* [WRITTEN TASK] Below are several records. Retype exactly those lines running from the one with "Continue the Blender" through the one with "obj.parent = empty", end lines included, and no others.

--- DATASET ---

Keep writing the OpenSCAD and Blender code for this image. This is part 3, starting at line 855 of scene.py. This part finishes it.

---
--- DATASET ---

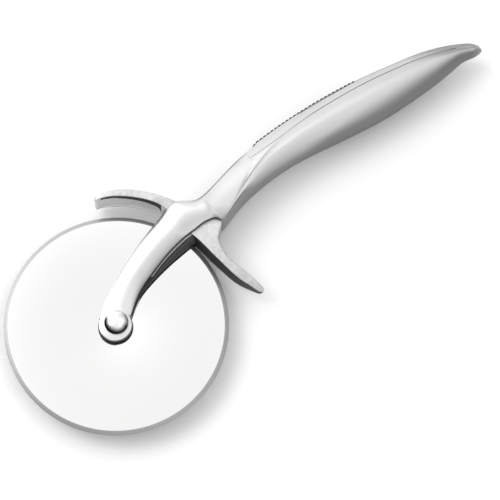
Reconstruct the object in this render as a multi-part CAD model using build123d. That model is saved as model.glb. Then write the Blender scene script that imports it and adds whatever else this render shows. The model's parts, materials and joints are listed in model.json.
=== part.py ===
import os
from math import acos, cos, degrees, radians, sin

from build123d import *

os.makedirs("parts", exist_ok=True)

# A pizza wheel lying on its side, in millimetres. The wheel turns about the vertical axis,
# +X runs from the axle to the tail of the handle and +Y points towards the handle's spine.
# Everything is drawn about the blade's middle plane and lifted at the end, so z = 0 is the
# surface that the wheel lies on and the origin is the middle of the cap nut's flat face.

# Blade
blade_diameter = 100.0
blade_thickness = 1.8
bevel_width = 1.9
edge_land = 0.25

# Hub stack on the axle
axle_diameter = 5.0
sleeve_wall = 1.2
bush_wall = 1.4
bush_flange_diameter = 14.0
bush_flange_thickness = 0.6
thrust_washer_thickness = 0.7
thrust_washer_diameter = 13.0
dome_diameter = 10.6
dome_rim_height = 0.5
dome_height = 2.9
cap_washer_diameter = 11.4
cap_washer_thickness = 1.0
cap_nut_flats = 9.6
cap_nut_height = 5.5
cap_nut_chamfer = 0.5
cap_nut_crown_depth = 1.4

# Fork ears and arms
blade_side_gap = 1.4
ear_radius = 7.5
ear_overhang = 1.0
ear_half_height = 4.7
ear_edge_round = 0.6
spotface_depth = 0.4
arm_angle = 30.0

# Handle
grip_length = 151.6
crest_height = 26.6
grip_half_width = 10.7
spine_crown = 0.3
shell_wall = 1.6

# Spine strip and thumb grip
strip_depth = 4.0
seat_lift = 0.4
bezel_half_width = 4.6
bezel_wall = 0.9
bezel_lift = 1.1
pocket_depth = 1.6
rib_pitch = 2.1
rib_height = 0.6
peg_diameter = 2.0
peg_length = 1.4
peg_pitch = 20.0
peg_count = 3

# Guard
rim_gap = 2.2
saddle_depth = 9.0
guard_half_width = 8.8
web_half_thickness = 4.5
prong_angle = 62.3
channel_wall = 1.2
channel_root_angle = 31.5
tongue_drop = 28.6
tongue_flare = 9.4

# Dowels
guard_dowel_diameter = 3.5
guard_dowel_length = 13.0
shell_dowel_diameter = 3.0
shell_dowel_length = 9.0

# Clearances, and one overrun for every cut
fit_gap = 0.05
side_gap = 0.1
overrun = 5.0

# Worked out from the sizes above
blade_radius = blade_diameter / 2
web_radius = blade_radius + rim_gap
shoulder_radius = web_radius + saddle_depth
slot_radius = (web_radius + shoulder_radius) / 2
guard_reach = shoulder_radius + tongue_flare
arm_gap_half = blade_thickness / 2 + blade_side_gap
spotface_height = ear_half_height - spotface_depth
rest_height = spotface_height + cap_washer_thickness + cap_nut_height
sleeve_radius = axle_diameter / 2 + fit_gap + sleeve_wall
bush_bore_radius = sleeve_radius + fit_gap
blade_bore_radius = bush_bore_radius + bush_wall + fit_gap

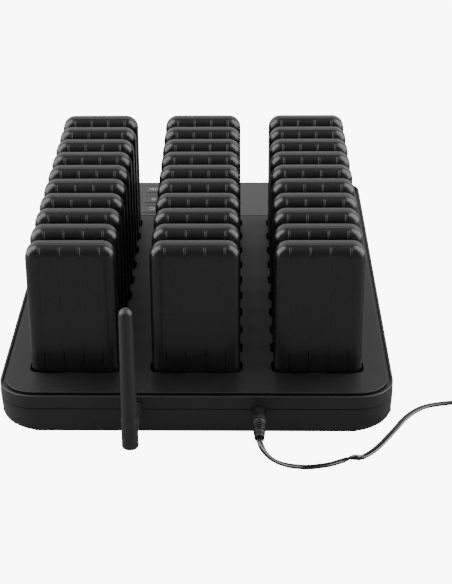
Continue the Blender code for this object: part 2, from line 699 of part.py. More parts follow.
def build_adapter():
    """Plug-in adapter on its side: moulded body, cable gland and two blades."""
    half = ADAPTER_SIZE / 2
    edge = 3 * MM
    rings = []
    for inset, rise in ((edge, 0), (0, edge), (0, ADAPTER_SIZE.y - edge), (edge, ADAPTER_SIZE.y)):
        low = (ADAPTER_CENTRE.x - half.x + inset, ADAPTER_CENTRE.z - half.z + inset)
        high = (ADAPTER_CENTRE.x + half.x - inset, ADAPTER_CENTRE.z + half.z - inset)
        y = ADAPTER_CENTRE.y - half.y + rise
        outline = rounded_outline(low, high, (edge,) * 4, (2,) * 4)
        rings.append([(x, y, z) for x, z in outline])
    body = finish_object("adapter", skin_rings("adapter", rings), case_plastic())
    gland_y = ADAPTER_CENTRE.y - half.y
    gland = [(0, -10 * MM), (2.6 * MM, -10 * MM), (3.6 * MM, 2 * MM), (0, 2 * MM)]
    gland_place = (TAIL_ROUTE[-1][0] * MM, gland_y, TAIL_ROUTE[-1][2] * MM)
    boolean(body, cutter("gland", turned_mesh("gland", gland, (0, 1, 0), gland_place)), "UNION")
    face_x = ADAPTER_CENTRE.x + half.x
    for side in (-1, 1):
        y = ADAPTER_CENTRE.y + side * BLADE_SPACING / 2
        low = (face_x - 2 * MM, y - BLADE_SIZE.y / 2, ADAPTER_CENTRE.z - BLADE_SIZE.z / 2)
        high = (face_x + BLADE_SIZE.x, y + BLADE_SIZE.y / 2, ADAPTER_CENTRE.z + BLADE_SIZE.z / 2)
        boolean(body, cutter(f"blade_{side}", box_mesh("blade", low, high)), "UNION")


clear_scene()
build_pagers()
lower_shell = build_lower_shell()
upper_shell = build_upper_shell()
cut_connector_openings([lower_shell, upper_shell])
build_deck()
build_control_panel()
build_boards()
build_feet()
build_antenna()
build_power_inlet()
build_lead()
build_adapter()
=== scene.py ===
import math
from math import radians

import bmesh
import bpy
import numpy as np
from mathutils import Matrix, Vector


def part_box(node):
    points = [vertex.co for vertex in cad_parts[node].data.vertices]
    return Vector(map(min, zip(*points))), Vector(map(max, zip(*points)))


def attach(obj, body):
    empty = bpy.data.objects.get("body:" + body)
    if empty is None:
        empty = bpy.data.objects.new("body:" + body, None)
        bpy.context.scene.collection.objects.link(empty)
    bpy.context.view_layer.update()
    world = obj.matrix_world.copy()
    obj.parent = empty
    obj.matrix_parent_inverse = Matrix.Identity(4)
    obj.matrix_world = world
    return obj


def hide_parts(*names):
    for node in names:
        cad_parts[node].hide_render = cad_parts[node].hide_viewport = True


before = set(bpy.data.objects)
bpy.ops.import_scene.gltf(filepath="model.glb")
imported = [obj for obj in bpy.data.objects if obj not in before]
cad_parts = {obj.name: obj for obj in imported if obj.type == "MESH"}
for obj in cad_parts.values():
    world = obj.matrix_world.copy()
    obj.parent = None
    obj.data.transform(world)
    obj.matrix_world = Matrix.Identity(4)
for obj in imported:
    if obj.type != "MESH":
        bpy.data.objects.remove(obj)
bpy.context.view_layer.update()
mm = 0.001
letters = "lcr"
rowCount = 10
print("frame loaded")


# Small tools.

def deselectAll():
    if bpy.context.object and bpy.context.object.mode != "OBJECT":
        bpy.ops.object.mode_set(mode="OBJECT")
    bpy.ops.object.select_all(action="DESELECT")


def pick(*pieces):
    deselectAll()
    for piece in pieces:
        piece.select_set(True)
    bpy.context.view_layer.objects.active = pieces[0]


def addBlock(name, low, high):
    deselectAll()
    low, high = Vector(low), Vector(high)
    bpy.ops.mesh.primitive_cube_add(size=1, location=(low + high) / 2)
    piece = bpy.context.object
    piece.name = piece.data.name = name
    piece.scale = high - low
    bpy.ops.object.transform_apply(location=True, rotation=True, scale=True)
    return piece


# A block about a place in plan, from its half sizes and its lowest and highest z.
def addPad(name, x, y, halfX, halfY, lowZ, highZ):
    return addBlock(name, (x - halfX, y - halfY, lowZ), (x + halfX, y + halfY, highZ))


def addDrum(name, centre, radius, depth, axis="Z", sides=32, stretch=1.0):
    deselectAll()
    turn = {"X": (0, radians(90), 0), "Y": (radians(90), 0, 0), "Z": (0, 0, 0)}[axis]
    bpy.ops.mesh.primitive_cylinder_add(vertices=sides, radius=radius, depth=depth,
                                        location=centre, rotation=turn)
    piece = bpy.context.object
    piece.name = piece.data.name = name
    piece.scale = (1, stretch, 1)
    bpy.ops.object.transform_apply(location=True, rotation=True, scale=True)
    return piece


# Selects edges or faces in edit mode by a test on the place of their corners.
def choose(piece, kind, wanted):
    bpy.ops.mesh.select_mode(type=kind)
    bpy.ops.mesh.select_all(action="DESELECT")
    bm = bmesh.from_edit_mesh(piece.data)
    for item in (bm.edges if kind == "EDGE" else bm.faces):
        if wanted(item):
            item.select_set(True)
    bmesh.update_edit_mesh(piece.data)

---
--- DATASET ---

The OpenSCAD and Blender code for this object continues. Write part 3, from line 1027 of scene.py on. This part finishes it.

---

* [ANSWER TO THIS TASK]
Continue the Blender code for this object: part 2, from line 699 of part.py. More parts follow.
def build_adapter():
    """Plug-in adapter on its side: moulded body, cable gland and two blades."""
    half = ADAPTER_SIZE / 2
    edge = 3 * MM
    rings = []
    for inset, rise in ((edge, 0), (0, edge), (0, ADAPTER_SIZE.y - edge), (edge, ADAPTER_SIZE.y)):
        low = (ADAPTER_CENTRE.x - half.x + inset, ADAPTER_CENTRE.z - half.z + inset)
        high = (ADAPTER_CENTRE.x + half.x - inset, ADAPTER_CENTRE.z + half.z - inset)
        y = ADAPTER_CENTRE.y - half.y + rise
        outline = rounded_outline(low, high, (edge,) * 4, (2,) * 4)
        rings.append([(x, y, z) for x, z in outline])
    body = finish_object("adapter", skin_rings("adapter", rings), case_plastic())
    gland_y = ADAPTER_CENTRE.y - half.y
    gland = [(0, -10 * MM), (2.6 * MM, -10 * MM), (3.6 * MM, 2 * MM), (0, 2 * MM)]
    gland_place = (TAIL_ROUTE[-1][0] * MM, gland_y, TAIL_ROUTE[-1][2] * MM)
    boolean(body, cutter("gland", turned_mesh("gland", gland, (0, 1, 0), gland_place)), "UNION")
    face_x = ADAPTER_CENTRE.x + half.x
    for side in (-1, 1):
        y = ADAPTER_CENTRE.y + side * BLADE_SPACING / 2
        low = (face_x - 2 * MM, y - BLADE_SIZE.y / 2, ADAPTER_CENTRE.z - BLADE_SIZE.z / 2)
        high = (face_x + BLADE_SIZE.x, y + BLADE_SIZE.y / 2, ADAPTER_CENTRE.z + BLADE_SIZE.z / 2)
        boolean(body, cutter(f"blade_{side}", box_mesh("blade", low, high)), "UNION")


clear_scene()
build_pagers()
lower_shell = build_lower_shell()
upper_shell = build_upper_shell()
cut_connector_openings([lower_shell, upper_shell])
build_deck()
build_control_panel()
build_boards()
build_feet()
build_antenna()
build_power_inlet()
build_lead()
build_adapter()
=== scene.py ===
import math
from math import radians

import bmesh
import bpy
import numpy as np
from mathutils import Matrix, Vector


def part_box(node):
    points = [vertex.co for vertex in cad_parts[node].data.vertices]
    return Vector(map(min, zip(*points))), Vector(map(max, zip(*points)))


def attach(obj, body):
    empty = bpy.data.objects.get("body:" + body)
    if empty is None:
        empty = bpy.data.objects.new("body:" + body, None)
        bpy.context.scene.collection.objects.link(empty)
    bpy.context.view_layer.update()
    world = obj.matrix_world.copy()
    obj.parent = empty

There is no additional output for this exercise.